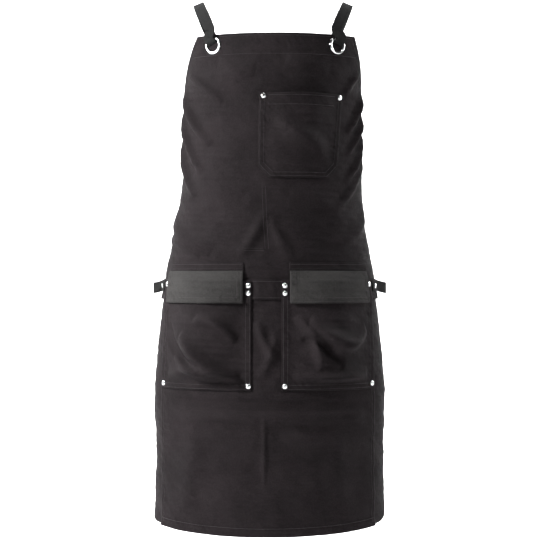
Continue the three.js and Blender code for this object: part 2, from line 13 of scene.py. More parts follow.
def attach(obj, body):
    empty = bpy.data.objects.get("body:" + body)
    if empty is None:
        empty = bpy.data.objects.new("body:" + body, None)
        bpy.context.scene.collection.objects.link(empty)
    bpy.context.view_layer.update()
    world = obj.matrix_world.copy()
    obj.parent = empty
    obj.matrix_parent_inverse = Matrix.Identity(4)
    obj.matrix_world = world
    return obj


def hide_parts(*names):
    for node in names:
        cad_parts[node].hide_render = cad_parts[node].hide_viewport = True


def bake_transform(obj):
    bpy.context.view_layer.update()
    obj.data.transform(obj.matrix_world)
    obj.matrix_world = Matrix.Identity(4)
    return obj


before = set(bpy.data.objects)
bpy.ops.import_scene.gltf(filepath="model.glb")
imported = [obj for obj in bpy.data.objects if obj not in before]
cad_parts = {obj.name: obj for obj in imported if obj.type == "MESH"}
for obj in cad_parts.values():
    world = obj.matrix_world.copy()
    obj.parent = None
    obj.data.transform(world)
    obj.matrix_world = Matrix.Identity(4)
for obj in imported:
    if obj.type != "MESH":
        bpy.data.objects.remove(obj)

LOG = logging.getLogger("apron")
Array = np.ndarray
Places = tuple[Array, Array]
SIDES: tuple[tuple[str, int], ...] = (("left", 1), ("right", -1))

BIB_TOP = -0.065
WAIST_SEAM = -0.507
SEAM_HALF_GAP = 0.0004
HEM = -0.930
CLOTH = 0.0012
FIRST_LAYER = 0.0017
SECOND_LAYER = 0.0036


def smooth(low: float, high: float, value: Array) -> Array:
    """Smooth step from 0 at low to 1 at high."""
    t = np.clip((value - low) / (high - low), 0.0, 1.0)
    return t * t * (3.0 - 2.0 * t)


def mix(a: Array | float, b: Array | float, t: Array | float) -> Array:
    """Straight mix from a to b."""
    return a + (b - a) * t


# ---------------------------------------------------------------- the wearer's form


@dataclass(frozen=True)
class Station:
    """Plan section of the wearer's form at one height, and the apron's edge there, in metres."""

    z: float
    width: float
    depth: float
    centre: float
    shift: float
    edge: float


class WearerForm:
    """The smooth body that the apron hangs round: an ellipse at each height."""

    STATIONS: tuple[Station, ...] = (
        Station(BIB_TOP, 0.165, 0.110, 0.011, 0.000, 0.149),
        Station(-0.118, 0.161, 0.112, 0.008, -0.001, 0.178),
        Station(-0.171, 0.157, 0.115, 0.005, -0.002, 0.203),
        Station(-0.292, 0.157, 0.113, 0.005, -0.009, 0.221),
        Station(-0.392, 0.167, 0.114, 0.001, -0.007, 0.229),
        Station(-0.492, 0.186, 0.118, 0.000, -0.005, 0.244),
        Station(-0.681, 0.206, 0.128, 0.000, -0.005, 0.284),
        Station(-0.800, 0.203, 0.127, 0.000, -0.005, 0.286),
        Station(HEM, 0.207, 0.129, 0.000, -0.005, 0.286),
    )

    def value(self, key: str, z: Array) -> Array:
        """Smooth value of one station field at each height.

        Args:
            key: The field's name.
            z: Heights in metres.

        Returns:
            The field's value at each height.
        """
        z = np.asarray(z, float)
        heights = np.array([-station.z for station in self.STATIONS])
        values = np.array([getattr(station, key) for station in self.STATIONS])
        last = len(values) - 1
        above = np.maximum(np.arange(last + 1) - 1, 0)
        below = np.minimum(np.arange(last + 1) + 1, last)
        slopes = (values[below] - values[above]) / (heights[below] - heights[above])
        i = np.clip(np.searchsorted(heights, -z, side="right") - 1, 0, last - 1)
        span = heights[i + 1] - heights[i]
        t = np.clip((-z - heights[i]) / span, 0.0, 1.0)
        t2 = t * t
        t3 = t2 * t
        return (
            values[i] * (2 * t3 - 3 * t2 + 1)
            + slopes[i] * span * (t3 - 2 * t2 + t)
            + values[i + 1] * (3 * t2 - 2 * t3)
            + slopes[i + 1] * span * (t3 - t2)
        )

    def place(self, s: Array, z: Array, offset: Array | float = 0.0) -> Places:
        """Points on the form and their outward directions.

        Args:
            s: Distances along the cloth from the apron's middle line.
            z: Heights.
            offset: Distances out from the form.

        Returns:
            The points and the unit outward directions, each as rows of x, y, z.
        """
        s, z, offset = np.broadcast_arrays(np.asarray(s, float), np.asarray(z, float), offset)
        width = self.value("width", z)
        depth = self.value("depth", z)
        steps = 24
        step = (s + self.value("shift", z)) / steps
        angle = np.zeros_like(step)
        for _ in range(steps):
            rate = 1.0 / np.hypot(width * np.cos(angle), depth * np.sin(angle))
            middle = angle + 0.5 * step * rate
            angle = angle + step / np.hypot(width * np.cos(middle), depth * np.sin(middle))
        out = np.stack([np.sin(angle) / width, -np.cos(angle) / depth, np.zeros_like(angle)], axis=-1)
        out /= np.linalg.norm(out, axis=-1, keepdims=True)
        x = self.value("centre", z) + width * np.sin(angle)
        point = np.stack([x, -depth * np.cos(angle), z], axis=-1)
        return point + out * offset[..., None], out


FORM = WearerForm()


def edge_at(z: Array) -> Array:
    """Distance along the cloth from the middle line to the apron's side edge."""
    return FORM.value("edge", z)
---
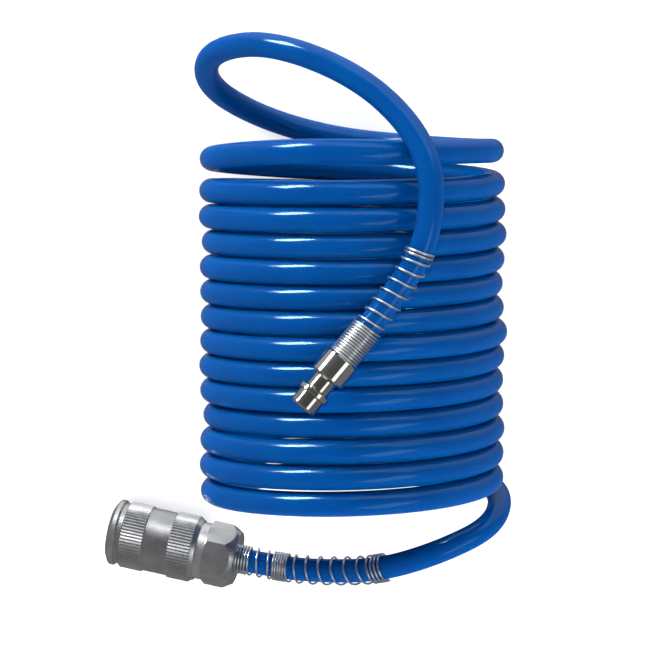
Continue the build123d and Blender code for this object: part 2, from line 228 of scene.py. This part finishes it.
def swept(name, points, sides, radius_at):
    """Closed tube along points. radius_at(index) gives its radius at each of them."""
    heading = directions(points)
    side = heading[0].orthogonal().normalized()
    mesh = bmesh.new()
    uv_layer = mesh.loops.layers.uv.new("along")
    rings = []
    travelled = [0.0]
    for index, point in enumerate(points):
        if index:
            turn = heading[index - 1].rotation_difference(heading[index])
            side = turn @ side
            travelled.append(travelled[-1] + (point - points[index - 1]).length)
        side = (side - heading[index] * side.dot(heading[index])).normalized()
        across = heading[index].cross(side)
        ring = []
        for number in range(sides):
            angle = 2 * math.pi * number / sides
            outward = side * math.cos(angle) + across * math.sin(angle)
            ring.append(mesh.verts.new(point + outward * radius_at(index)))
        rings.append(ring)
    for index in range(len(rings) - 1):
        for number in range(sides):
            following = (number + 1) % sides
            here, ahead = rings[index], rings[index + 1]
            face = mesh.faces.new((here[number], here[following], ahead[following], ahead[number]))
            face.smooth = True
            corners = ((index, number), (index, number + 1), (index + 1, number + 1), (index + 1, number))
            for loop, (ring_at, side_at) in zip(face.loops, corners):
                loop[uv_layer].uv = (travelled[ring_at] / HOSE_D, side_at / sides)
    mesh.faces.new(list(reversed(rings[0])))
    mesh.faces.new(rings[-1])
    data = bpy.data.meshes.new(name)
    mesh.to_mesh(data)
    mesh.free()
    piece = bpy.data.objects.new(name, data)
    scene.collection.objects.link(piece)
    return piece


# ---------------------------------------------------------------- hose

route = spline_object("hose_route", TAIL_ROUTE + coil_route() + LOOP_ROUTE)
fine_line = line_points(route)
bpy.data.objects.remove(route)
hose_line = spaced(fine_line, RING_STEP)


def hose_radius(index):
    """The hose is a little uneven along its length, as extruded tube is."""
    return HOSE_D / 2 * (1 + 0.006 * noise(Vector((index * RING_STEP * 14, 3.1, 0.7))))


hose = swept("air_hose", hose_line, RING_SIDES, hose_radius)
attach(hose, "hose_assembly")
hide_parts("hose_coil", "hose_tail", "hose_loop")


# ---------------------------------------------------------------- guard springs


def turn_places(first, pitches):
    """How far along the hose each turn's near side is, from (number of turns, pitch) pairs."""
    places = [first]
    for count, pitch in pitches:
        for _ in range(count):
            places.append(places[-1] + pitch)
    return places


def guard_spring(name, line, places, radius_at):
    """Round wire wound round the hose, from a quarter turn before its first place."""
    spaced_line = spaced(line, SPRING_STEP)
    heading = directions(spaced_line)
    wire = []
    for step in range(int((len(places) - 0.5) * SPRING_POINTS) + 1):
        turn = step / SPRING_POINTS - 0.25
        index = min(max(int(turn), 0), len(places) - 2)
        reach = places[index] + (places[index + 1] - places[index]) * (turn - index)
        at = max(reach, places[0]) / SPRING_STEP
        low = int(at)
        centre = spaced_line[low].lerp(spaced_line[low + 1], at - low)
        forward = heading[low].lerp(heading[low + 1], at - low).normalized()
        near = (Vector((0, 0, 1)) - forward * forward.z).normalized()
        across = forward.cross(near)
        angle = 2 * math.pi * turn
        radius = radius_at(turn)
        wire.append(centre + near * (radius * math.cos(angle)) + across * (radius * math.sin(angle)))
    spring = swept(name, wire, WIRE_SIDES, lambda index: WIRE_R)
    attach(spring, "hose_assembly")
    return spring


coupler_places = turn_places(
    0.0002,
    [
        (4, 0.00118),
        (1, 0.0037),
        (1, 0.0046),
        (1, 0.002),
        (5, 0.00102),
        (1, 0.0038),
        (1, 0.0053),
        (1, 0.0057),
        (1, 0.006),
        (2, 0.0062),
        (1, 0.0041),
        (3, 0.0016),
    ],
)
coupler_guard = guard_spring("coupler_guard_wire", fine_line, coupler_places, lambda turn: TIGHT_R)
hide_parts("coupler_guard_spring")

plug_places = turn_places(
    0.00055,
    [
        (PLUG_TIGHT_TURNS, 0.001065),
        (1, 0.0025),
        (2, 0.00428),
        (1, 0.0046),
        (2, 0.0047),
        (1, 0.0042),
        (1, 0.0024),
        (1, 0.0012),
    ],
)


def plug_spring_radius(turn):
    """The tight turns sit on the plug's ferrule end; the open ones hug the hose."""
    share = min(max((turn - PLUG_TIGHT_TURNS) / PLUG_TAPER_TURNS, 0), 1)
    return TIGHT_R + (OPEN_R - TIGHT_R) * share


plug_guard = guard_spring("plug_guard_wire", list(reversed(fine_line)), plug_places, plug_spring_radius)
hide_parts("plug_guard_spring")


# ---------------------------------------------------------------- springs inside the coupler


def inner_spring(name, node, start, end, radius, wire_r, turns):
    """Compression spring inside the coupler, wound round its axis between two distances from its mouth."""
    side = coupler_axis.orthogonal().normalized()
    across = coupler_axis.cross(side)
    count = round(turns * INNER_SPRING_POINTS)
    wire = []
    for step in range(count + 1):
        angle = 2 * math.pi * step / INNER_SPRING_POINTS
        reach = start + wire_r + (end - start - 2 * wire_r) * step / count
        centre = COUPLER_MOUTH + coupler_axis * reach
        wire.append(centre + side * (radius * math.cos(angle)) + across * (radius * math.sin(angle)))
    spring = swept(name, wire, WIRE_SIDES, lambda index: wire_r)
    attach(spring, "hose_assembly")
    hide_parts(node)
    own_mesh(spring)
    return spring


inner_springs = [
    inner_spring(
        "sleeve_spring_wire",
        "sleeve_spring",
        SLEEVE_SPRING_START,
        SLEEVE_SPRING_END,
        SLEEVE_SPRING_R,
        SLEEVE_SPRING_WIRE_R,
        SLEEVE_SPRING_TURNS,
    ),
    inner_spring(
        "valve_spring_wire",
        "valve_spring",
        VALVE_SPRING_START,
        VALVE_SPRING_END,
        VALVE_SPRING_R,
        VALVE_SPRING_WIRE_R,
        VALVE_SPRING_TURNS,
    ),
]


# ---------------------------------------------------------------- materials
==
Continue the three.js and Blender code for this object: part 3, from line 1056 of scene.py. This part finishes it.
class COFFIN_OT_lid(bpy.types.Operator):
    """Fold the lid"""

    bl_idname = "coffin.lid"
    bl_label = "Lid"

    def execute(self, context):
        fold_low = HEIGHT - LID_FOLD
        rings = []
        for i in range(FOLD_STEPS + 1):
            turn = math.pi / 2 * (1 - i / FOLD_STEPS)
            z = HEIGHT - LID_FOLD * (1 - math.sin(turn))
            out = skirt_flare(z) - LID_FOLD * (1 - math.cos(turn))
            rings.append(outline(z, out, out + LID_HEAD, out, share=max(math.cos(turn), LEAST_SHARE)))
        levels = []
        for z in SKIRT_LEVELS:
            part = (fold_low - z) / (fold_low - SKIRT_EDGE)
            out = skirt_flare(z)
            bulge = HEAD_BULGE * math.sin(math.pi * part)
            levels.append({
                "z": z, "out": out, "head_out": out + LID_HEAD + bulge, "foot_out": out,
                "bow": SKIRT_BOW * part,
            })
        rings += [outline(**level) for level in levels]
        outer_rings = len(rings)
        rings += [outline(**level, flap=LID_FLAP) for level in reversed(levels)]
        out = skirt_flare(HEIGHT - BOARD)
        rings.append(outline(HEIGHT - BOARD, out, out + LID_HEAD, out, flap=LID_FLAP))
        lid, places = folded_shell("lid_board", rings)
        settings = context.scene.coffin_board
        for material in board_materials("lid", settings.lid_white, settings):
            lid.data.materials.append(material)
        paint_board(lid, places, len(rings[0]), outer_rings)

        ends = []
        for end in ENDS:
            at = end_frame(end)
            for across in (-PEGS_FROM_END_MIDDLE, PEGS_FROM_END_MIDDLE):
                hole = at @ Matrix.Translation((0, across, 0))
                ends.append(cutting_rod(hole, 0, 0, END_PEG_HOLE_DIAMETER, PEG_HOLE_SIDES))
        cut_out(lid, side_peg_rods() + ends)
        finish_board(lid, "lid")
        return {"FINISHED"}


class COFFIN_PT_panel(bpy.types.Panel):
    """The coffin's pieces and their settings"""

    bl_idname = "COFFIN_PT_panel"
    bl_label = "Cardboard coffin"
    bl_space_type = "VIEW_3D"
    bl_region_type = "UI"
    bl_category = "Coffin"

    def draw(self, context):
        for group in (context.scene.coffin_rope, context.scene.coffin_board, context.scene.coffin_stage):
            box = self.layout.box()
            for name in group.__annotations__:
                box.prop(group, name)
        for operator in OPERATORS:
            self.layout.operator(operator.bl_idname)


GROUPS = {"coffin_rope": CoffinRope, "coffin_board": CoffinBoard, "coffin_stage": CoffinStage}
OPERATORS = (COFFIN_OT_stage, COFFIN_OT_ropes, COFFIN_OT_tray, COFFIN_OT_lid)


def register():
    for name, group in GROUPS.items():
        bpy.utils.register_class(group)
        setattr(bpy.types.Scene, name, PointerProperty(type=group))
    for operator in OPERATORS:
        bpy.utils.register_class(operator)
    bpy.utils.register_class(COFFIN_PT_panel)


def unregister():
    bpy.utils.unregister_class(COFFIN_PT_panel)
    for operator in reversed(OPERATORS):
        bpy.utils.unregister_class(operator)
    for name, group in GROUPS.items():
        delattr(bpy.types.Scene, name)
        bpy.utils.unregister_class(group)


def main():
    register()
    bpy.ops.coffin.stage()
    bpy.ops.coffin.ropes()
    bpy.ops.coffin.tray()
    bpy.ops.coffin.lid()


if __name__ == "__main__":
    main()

Job —
Copy out each line of the material that holds the word "context".

Expected output —
        bpy.context.scene.collection.objects.link(empty)
    bpy.context.view_layer.update()
    bpy.context.view_layer.update()
    def execute(self, context):
        settings = context.scene.coffin_board
    def draw(self, context):
        for group in (context.scene.coffin_rope, context.scene.coffin_board, context.scene.coffin_stage):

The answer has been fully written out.